▸ DATA LINES:
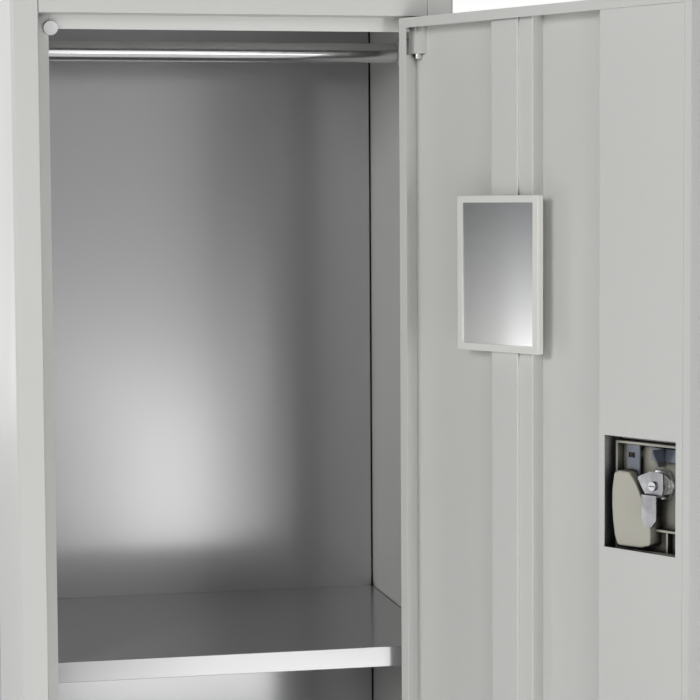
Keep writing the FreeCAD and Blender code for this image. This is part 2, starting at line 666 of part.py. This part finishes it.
def latch_bolt():
    """Strip that slides out of the door's edge, with an upright tab the cam's tongue pushes."""
    bar = door_slab(("bolt_start", "bolt_end"), ("bolt_face", "bolt_face + bolt_thick"),
                    ("bolt_low", "bolt_high"))
    tab = ("drive_tab", "drive_tab + bolt_thick")
    upright = door_slab(tab, ("bolt_face", "drive_deep"), ("drive_low", "bolt_high"))
    x, y, z = on_door(tab, ("drive_deep", "drive_tip"), ("drive_low", "bolt_high"))
    sides = {"Xmin": x[0], "X2min": x[0], "Xmax": x[1], "X2max": x[1], "Ymin": y[0], "Ymax": y[1],
             "Zmin": f"{z[1]} - gauge", "Zmax": z[1], "Z2min": z[0], "Z2max": z[1]}
    slope = doc.addObject("Part::Wedge", "slope")
    for side, place in sides.items():
        bind(slope, side, place)
    return join([bar, upright, slope])


def lock_barrel():
    head = door_round("lock_e", "lock_z", ("-bezel_thick - head_thick", "-bezel_thick"), "head_radius")
    tube = door_round("lock_e", "lock_z", ("-bezel_thick", "barrel_end"), "barrel_radius")
    bore = door_round("lock_e", "lock_z", ("-bezel_thick - 3", "barrel_end + 1"), "plug_radius + running")
    return cut(join([head, tube]), [bore])


def lock_nut():
    nut = door_round("lock_e", "lock_z", ("nut_face", "nut_face + nut_thick"), "nut_radius", 6)
    bore = door_round("lock_e", "lock_z", ("0", "2 * nut_face + nut_thick"), "barrel_radius + running")
    return cut(nut, [bore])


def lock_plug():
    front = "-bezel_thick - head_thick - plug_proud"
    bar = door_round("lock_e", "lock_z", (front, "cam_face"), "plug_radius")
    keyway = door_slab(("lock_e - 0.7", "lock_e + 0.7"), (f"{front} - 1", "8"),
                       ("lock_z - 4", "lock_z + 4"))
    tapped = door_round("lock_e", "lock_z", ("cam_face - 5", "cam_face + 1"), "shank_radius + running")
    return cut(bar, [keyway, tapped])


def cam():
    """Cam plate on the plug's end, stepped inwards to a tongue that hangs below it."""
    plate = [("lock_e - 16.8", "lock_z + 5.7"), ("lock_e - 3.3", "lock_z + 11.3"),
             ("lock_e + 9.8", "lock_z + 10.5"), ("lock_e + 10.2", "lock_z - 2"),
             ("lock_e + 8", "lock_z - 9.3"), ("lock_e - 6.3", "lock_z - 9.9"),
             ("lock_e - 11.5", "lock_z - 2.5")]
    left = "lock_e - tongue_left"
    right = "lock_e + tongue_right"
    root = "lock_z - 7"
    tip = "lock_z - tongue_reach"
    tongue = [(left, root), (left, f"{tip} + 5"), (f"{left} + 4.5", tip), (f"{right} - 5", tip),
              (right, f"{tip} + 6"), (right, root)]
    back = "cam_face + cam_thick"
    base = door_plate(plate, ("cam_face", back), [(range(7), "edge_bend")])
    jog = door_slab((left, right), ("cam_face", "tongue_face + cam_thick"),
                    (f"{root} - cam_thick", root))
    flat = door_plate(tongue, ("tongue_face", "tongue_face + cam_thick"),
                      [((1, 2, 3, 4), "2 * edge_bend")])
    hole = door_round("lock_e", "lock_z", ("cam_face - 1", f"{back} + 1"), "shank_radius + running")
    return cut(join([base, jog, flat]), [hole])


def cam_screw():
    top = "cam_face + cam_thick"
    head = door_round("lock_e", "lock_z", (top, f"{top} + screw_head"), "screw_radius")
    shank = door_round("lock_e", "lock_z", ("cam_face - 4.5", f"{top} + 0.5"), "shank_radius")
    slot = door_slab(("lock_e - 3", "lock_e + 3"), (f"{top} + screw_head / 2", f"{top} + 2 * screw_head"),
                     ("lock_z - 0.5", "lock_z + 0.5"))
    return cut(join([head, shank]), [slot])


DOOR_PIECES = {
    "door_panel": door_panel, "door_stiffener": stiffener, "lock_channel": lock_channel,
    "hinge_blocks": hinge_blocks, "hinge_pins": hinge_pins, "mirror_frame": mirror_frame,
    "mirror_glass": mirror_glass, "handle_housing": handle_housing, "housing_clip": housing_clip,
    "latch_bolt": latch_bolt, "lock_barrel": lock_barrel, "lock_nut": lock_nut,
    "lock_plug": lock_plug, "cam": cam, "cam_screw": cam_screw,
}


def door(tier, drop, angle):
    """All of one door's pieces, turned about the hinge pins to the stated opening."""
    for name, make in DOOR_PIECES.items():
        piece = keep(f"{tier}_{name}", make())
        piece.Placement.Rotation = FreeCAD.Rotation(Vector(0, 0, 1), 1)
        bind(piece, "Placement.Rotation.Angle", f"{angle} - 180")
        move(piece, (PIN_X, PIN_Y, f"{DOOR_LOW} + {drop}"))


# ---------------------------------------------------------------- build and write

def build():
    side_panel("left_side_panel", "-")
    side_panel("right_side_panel", "+")
    back_panel()
    top_panel()
    tier_rail()
    base_rail()
    base_frame()
    pan("tier_floor", f"{OPENING_LOW} + rail_flange", "fold")
    pan("base_floor", "base + rail_flange", "fold")
    for tier, drop in TIERS.items():
        pan(f"{tier}_shelf", f"height - rail - rail_flange - shelf_drop + {drop}", "shelf_lip")
    shelf_clips()
    hanging_rails()
    bumpers()
    strike_plates()
    hinge_bushes()
    back_rivets()
    door("upper", "0", "open_angle")
    door("lower", "-tier_pitch", "0")


def check_and_write():
    doc.recompute()
    for thing in doc.Objects:
        if "Invalid" in thing.State or "Error" in thing.State:
            raise RuntimeError(f"{thing.Name} ({thing.Label}) failed: {thing.State}")
    os.makedirs("parts", exist_ok=True)
    for thing in nodes:
        if thing.Shape.isNull() or not thing.Shape.isValid():
            raise RuntimeError(f"{thing.Label} has no valid shape")
        thing.Shape.exportStep(f"parts/{thing.Label}.step")
        box = thing.Shape.BoundBox
        print(f"{thing.Label:24s} solids {len(thing.Shape.Solids)} volume {thing.Shape.Volume:10.1f}"
              f" x {box.XMin:8.2f} {box.XMax:8.2f} y {box.YMin:8.2f} {box.YMax:8.2f}"
              f" z {box.ZMin:8.2f} {box.ZMax:8.2f}")


build()
check_and_write()
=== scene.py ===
"""Looks, light and camera for the two-tier steel locker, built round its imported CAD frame."""

import json
import math

import bmesh
import bpy
from mathutils import Matrix, Vector


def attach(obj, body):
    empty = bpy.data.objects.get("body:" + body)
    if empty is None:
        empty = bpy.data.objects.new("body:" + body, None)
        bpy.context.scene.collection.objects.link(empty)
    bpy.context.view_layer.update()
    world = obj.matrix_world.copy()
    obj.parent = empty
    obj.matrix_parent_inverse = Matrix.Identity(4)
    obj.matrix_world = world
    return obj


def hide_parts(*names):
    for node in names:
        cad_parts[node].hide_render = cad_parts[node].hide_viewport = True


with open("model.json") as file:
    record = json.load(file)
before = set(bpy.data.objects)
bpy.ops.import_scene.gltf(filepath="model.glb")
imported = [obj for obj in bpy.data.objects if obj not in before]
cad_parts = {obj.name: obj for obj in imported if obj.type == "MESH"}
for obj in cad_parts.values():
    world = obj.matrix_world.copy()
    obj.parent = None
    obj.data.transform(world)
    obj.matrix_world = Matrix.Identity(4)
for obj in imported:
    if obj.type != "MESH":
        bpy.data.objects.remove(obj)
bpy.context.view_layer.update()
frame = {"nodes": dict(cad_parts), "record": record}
nodes = frame["nodes"]


# ---------------------------------------------------------------- materials

def linear(value):
    """A display value from 0 to 255 as a linear one."""
    v = value / 255
    return v / 12.92 if v <= 0.04045 else ((v + 0.055) / 1.055) ** 2.4


def rgb(r, g, b):
    return (linear(r), linear(g), linear(b), 1.0)


NOISE_DETAIL = 2
GRAIN_DEPTH = 0.0002


class Finish:
    """A finish's node tree, with short calls for the nodes used here."""

    def __init__(self, name, roughness, metallic=0.0, coat=0.0, coat_roughness=0.12, coat_ior=1.5):
        self.data = bpy.data.materials.new(name)
        self.data.use_nodes = True
        self.tree = self.data.node_tree
        self.shader = self.tree.nodes["Principled BSDF"]
        for socket, value in (("Roughness", roughness), ("Metallic", metallic), ("Coat Weight", coat),
                              ("Coat Roughness", coat_roughness), ("Coat IOR", coat_ior)):
            self.shader.inputs[socket].default_value = value

    def node(self, kind, inputs=(), **settings):
        made = self.tree.nodes.new(kind)
        for name, value in settings.items():
            setattr(made, name, value)
        for name, value in dict(inputs).items():
            if isinstance(value, bpy.types.NodeSocket):
                self.tree.links.new(value, made.inputs[name])
            else:
                made.inputs[name].default_value = value
        return made

    def noise(self, scale, stretch=None):
        """Noise fixed to the piece, drawn out along an axis where stretch says so."""
        where = self.node("ShaderNodeTexCoord").outputs["Object"]
        if stretch:
            where = self.node("ShaderNodeMapping", {"Vector": where, "Scale": stretch}).outputs["Vector"]
        return self.node("ShaderNodeTexNoise",
                         {"Vector": where, "Scale": scale, "Detail": NOISE_DETAIL}).outputs["Fac"]

    def mix(self, share, low, high):
        """A colour between low and high; each may be a colour or another node's socket."""
        mixed = self.node("ShaderNodeMix", {0: share, 6: low, 7: high}, data_type="RGBA")
        return mixed.outputs[2]

    def grain(self, scale, strength, stretch=None):
        """Fine unevenness in the surface."""
        bump = self.node("ShaderNodeBump", {"Height": self.noise(scale, stretch=stretch),
                                            "Strength": strength, "Distance": GRAIN_DEPTH})
        self.tree.links.new(bump.outputs["Normal"], self.shader.inputs["Normal"])

    def colour(self, low, high, scale, painted_shade=None, reach=0.02, shut=0.12, clear=0.5):
        """A colour that drifts between two close shades, with painted shade darkening it in tight
        corners.

        The painted shade shows fully where the share of open air within reach is below shut, and not at
        all above clear.
        """
        out = self.mix(self.noise(scale), low, high)
        if painted_shade:
            # painted shade: ambient occlusion pulls the colour towards the shade colour in tight corners
            air = self.node("ShaderNodeAmbientOcclusion", {"Distance": reach}, samples=8).outputs["AO"]
            lit = self.node("ShaderNodeMapRange", {"Value": air, "From Min": shut, "From Max": clear})
            out = self.mix(lit.outputs["Result"], painted_shade, out)
        self.tree.links.new(out, self.shader.inputs["Base Color"])

    def uneven(self, scale, low, high):
        """Roughness that varies a little over the surface."""
        level = self.node("ShaderNodeMapRange", {"Value": self.noise(scale), "From Min": 0.3,
                                                 "From Max": 0.7, "To Min": low, "To Max": high})
        self.tree.links.new(level.outputs["Result"], self.shader.inputs["Roughness"])


def enamel(name="enamel", reach=0.015, shut=0.22, clear=0.5):
    """Light grey powder coat with a faint orange peel, and painted shade in corners within reach."""
    f = Finish(name, 0.40)
    f.colour(rgb(216, 216, 213), rgb(222, 222, 219), 3, painted_shade=rgb(38, 38, 40), reach=reach,
             shut=shut, clear=clear)
    f.grain(700, 0.10)
    f.uneven(5, 0.36, 0.44)
    return f.data


def shaded_inner_enamel():
    """The same coat where it shows its gloss, on the case's wide inner sheets, painted darker than the
    outer coat as painted shade for the dim inside of the case, with painted shade in corners too.
    """
    f = Finish("shaded_inner_enamel", 0.45, coat=1.0, coat_roughness=0.16, coat_ior=3.0)
    f.colour(rgb(142, 142, 145), rgb(147, 147, 150), 3, painted_shade=rgb(30, 30, 32), reach=0.016)
    f.grain(500, 0.035)
    return f.data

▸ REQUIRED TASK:
Exactly as they stand, set down the lines from the top of the data through the line with "return join([bar, upright, slope])".

▸ WRITTEN REPLY:
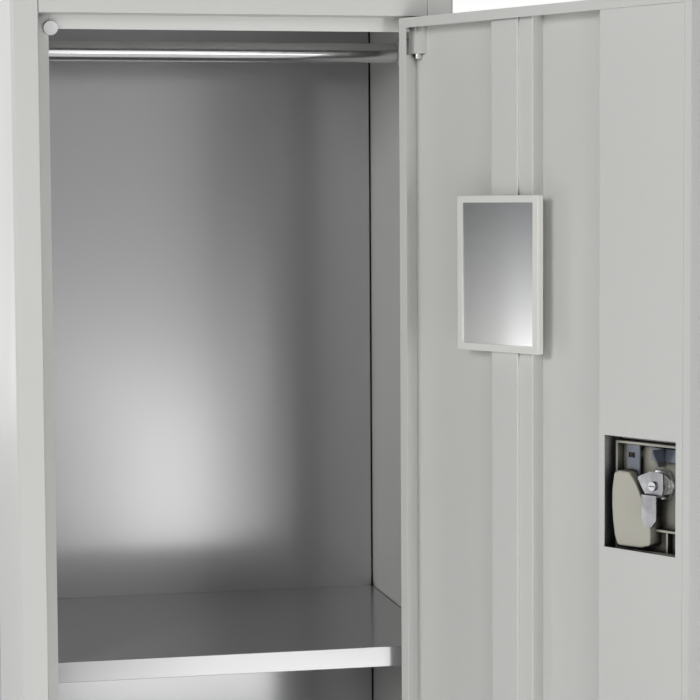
Keep writing the FreeCAD and Blender code for this image. This is part 2, starting at line 666 of part.py. This part finishes it.
def latch_bolt():
    """Strip that slides out of the door's edge, with an upright tab the cam's tongue pushes."""
    bar = door_slab(("bolt_start", "bolt_end"), ("bolt_face", "bolt_face + bolt_thick"),
                    ("bolt_low", "bolt_high"))
    tab = ("drive_tab", "drive_tab + bolt_thick")
    upright = door_slab(tab, ("bolt_face", "drive_deep"), ("drive_low", "bolt_high"))
    x, y, z = on_door(tab, ("drive_deep", "drive_tip"), ("drive_low", "bolt_high"))
    sides = {"Xmin": x[0], "X2min": x[0], "Xmax": x[1], "X2max": x[1], "Ymin": y[0], "Ymax": y[1],
             "Zmin": f"{z[1]} - gauge", "Zmax": z[1], "Z2min": z[0], "Z2max": z[1]}
    slope = doc.addObject("Part::Wedge", "slope")
    for side, place in sides.items():
        bind(slope, side, place)
    return join([bar, upright, slope])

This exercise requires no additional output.